I think the important questions are firstly, how would we go about changing the parliamentary system in the US? How has it worked when people have tried that in other places in other times? And, when they did try it according to whatever strategies and principles, how did it work out? What happened next?
Bravo for spending your time arguing with a pedant, truly more patient than I would've been. People like that make lemmy insufferable. They're just looking to score a point in a debate and will find any angle to do it. Productive discussion isn't as important as SLAMMING the "opponent" with a gotcha, it's exhausting.

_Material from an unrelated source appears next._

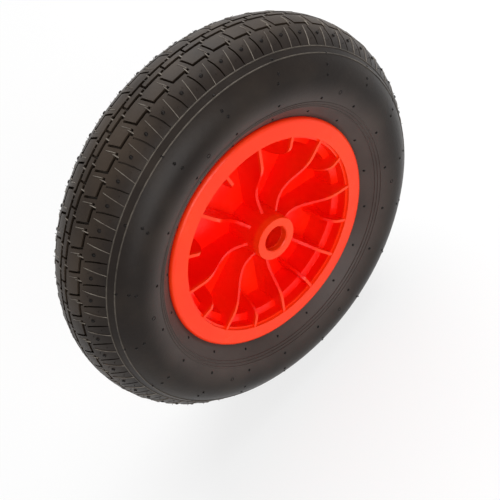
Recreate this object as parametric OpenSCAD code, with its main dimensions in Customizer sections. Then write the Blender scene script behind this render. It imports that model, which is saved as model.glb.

It's interesting to me. I learned some things from the link about democratic confederalism. But yea, "exhausting" is a pretty good word for it over the long term, I often don't really engage with it. The whole pattern of "I'm going to tell you what YOU think, and what you said, and why the strawman is all wrong" is pretty difficult to interact with, and requires this incredibly tedious process of endlessly clarifying and repeating what it was that I actually said.
I have had it happen where after going through that process for some time, someone realizes that we're actually largely on the same team as far as some big issues, so maybe it is worthwhile. That's definitely a minority of the times, but it does happen.